Organic π-conjugated polymers exhibit unique optical, electrical and physical properties depending on their specific structure. These materials are being widely investigated for applications such as solar cells and light-emitting diodes.
Synthesizing these polymers with control over the structure (e.g. sequence, length, and molecular weight distribution) remains a significant challenge. Within the past decade, several Ni and Pd catalysts have been reported to mediate living, chain-growth polymerizations for a selected few conjugated monomers. Extending these methods to copolymers and other monomers has been difficult.
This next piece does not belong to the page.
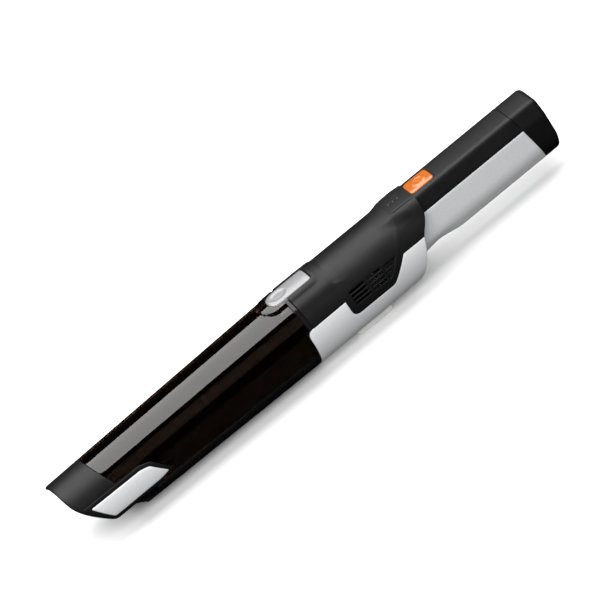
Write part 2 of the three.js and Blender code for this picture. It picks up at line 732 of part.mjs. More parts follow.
// ---- Latch: a rocker whose nose is pressed down, so that its hook lifts off the cup's tongue ----
function releaseLatch() {
  const plan = rounded(
    rectangle(LATCH_X[0], LATCH_X[1], -LATCH_HALF_WIDTH, LATCH_HALF_WIDTH),
    [LATCH_HALF_WIDTH - 0.01, 3.5, 3.5, LATCH_HALF_WIDTH - 0.01],
    7,
  );
  const cap = overlap(prism("xy", plan, 31.2, 45), cylinder("x", [-30, 50], LATCH_TOP_R, [0, 0], 72));
  const dimple = new THREE.SphereGeometry(1, 28, 14)
    .scale(8.8, 6.2, 1.4)
    .translate(-1.5, 0, LATCH_TOP_R + 0.3);
  const springSlot = block([2.8, 9.2], [-3.2, 3.2], [30, 35.3]);
  const hook = block([19, 22], [-5.5, 5.5], [30.9, 32]);
  return cut(join(cap, hook), solid(dimple), springSlot, cylinder("y", [-30, 30], 1.3, LATCH_PIVOT));
}
piece("release_latch", releaseLatch(), brightMetal);
piece("latch_pin", cylinder("y", [-11.2, 11.2], 1, LATCH_PIVOT), steel);
piece(
  "latch_spring",
  cut(cylinder("y", [-2.8, 2.8], 2.2, LATCH_PIVOT), cylinder("y", [-4, 4], 1.3, LATCH_PIVOT)),
  steel,
);

// ---- Power button ----
function powerButton() {
  const [x0, x1] = BUTTON_X;
  const plan = rectangle(x0, x1, -BUTTON_HALF_WIDTH, BUTTON_HALF_WIDTH);
  const cap = prism("xy", rounded(plan, 4), 31, BUTTON_TOP_Z - 0.7);
  const crown = prism("xy", rounded(grown(plan, -0.8), 3.6), BUTTON_TOP_Z - 1, BUTTON_TOP_Z);
  const flange = prism("xy", rectangle(x0 - 1.4, x1 + 1.4, -6, 6), 30.2, 31.6);
  const stem = cylinder("z", [29.6, 31], 1.6, [x0 + 11.5, 0]);
  return join(cap, crown, flange, stem);
}
piece("power_button", powerButton(), orangeGloss);
const BUTTON_CENTRE = [(BUTTON_X[0] + BUTTON_X[1]) / 2 - 0.25, 0];
const springTube = cylinder("z", [26.5, 29.9], 5.2, BUTTON_CENTRE, 20);
piece("button_spring", cut(springTube, cylinder("z", [26, 31], 4.6, BUTTON_CENTRE, 20)), steel);
const switchBody = block([142, 148], [-3, 3], [26.4, 27.8]);
piece("tact_switch", join(switchBody, cylinder("z", [27, 28.2], 1.6, BUTTON_CENTRE)), darkRubber);
LAMP_X.forEach((x, i) =>
  piece(`charge_lamp_${i + 1}`, cylinder("z", [33, 35.6], 0.85, [x, 0], 12), lampWhite),
);

// ---- Electronics and battery ----
piece("control_board", block([110, 164], [-13, 13], [24.5, 26.1]), boardGreen);
piece("driver_board", ring([78.6, 80.2], 4, 26, 0, 32), boardGreen);
const CELLS = [
  { x: 100, z: 4 },
  { x: 170, z: 17.4 },
  { x: 170, z: -4 },
];
CELLS.forEach(({ x, z }, i) =>
  piece(
    `battery_cell_${i + 1}`,
    turned(
      [
        [x, 0],
        [x, CELL_R],
        [x + CELL_LENGTH - 1.4, CELL_R],
        [x + CELL_LENGTH - 1.4, 3],
        [x + CELL_LENGTH, 3],
        [x + CELL_LENGTH, 0],
      ],
      z,
      24,
    ),
    cellBlue,
  ),
);
function batteryHolder() {
  const plate = (x) => prism("yz", rounded(rectangle(-12, 12, -12, 26), [6, 6, 3, 3]), x, x + 2);
  const rail = (y) => block([167.6, 237.6], y, [4, 9.5]);
  return join(plate(167.6), plate(235.6), rail([10, 12]), rail([-12, -10]));
}
piece("battery_holder", batteryHolder(), satinBlack);
piece(
  "charge_socket",
  cut(
    cylinder("x", [246, END_X - 0.4], 4.4, [0, SOCKET_Z], 20),
    cylinder("x", [249, 270], 3.1, [0, SOCKET_Z], 20),
  ),
  glossBlack,
);

// ---- Motor ----
const bedClearance = block([-10, 33], [-13, 13], [26.5, 45]);
const BORE_R = 31.8; // what fits inside the housing
piece(
  "motor_bulkhead",
  cut(
    join(ring([3, 5.6], 15, BORE_R, 0, CASING_SIDES), ring([-9, 4], SPIGOT_R[0], SPIGOT_R[1], 0, 32)),
    bedClearance,
  ),
  satinBlack,
);
piece("motor_mount_front", cut(ring([8, 16], 24.1, BORE_R, 0, 32), bedClearance), darkRubber);
piece(
  "fan_shroud",
  turned(
    [
      [6.2, 12],
      [6.2, 22.8],
      [7.6, 23.8],
      [24.2, 23.8],
      [24.2, 22],
      [9.2, 22],
      [9.2, 12],
    ],
    0,
    32,
  ),
  aluminium,
);
function impeller() {
  const hub = turned([
    [10.5, SHAFT_R - 0.5],
    [10.5, 5],
    [16, 8],
    [20.5, 20.5],
    [22, 20.5],
    [22, SHAFT_R - 0.5],
  ]);
  const blade = overlap(
    block([10.8, 21], [-0.6, 0.6], [3, 20.3]),
    prism("xz", [[10.8, 3], [10.8, 13], [15, 20.3], [21, 20.3], [21, 3]], -5, 5),
  );
  const blades = Array.from({ length: 9 }, (_, i) => blade.rotate([40 * i, 0, 0]));
  return join(hub, ...blades);
}
piece("impeller", cut(impeller(), cylinder("x", [0, 30], SHAFT_R + 0.05, [0, 0])), aluminium);
piece(
  "motor_can",
  turned(
    [
      [24.6, 5.4],
      [24.6, 12],
      [30, 20],
      [62, 20],
      [62, 18.4],
      [31, 18.4],
      [28.2, 12],
      [28.2, 5.4],
    ],
    0,
    32,
  ),
  aluminium,
);
function stator() {
  const tooth = block([34, 56], [-2.4, 2.4], [8.4, 16]);
  const teeth = Array.from({ length: 6 }, (_, i) => tooth.rotate([60 * i, 0, 0]));
  return join(ring([34, 56], 14.6, 18.1), ...teeth);
}
piece("stator", stator(), steel);
function windings() {
  const coil = cut(
    block([32.2, 57.8], [-3.7, 3.7], [9.6, 13.6]),
    block([33.8, 56.2], [-2.7, 2.7], [9, 15]),
  );
  const coils = Array.from({ length: 6 }, (_, i) => coil.rotate([60 * i, 0, 0]));
  return join(ring([57, 58.6], 10, 13.4), ...coils);
}
piece("stator_windings", windings(), copperWire);
piece("rotor_magnet", ring([35, 55], SHAFT_R + 0.05, 7.8), magnetGrey);
piece("motor_shaft", cylinder("x", [9.6, 65.5], SHAFT_R, [0, 0]), steel);
piece("bearing_front", ring([24.8, 28], SHAFT_R + 0.3, 5.1), steel);
piece("bearing_rear", ring([62.4, 65.4], SHAFT_R + 0.3, 5.1), steel);
piece("motor_end_bell", ring([62.3, 65.6], 5.4, 20), aluminium);
piece("motor_mount_rear", ring([57, 65.6], 20.3, BORE_R, 0, 32), darkRubber);

export default group;
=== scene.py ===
import json
import math

import bmesh
import bpy
import numpy as np
from mathutils import Matrix, Vector
from mathutils.geometry import delaunay_2d_cdt


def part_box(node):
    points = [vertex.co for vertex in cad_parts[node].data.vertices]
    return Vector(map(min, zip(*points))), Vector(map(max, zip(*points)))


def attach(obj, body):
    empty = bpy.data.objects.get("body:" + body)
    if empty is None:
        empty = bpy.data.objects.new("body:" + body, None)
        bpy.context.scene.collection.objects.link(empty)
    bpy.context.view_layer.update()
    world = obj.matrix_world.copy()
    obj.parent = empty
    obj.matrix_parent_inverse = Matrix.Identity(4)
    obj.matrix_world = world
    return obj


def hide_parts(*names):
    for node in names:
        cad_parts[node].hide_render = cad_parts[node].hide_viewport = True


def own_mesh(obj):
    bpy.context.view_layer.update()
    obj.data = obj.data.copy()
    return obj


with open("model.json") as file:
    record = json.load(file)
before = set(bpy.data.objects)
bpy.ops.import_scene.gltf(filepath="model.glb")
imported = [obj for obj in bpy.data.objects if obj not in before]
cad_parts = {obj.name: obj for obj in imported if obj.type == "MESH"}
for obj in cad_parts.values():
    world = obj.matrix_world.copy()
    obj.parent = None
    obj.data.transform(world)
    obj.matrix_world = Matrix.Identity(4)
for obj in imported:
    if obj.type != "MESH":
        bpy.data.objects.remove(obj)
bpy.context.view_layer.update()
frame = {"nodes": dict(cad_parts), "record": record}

# ---- Where things are ----
# Shapes are worked out in millimetres, in stations along X from the joint of cup and housing and in
# heights from the cup's axis. row() turns such a point into the row frame's metres.
MM = 0.001
CUP_REAR_X = -2.4
JOINT_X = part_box("dust_cup")[1].x / MM - CUP_REAR_X
AXIS_Z = (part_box("motor_shaft")[0].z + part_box("motor_shaft")[1].z) / 2 / MM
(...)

As a consequence, there is an ongoing search for a more universal catalyst.
Anne McNeil and co-workers from the University of Michigan, USA, now report an N-heterocyclic carbene (NHC)-ligated Pd precatalyst that can mediate a living, chain-growth polymerization for both thiophene and phenylene-based monomers. Furthermore, they demonstrate that this block copolymerization proceeds through a living, chain-growth process, regardless of the order of monomer addition. As a result, copolymers can now be prepared with control over their sequence, length, and molecular weight distribution.
Some time-dependent stability issues were observed with this catalyst. Mechanistic studies are therefore needed to elucidate the precise role of ligand steric and electronic properties, as well as monomer structure, on the chain-growth and competing reaction pathways.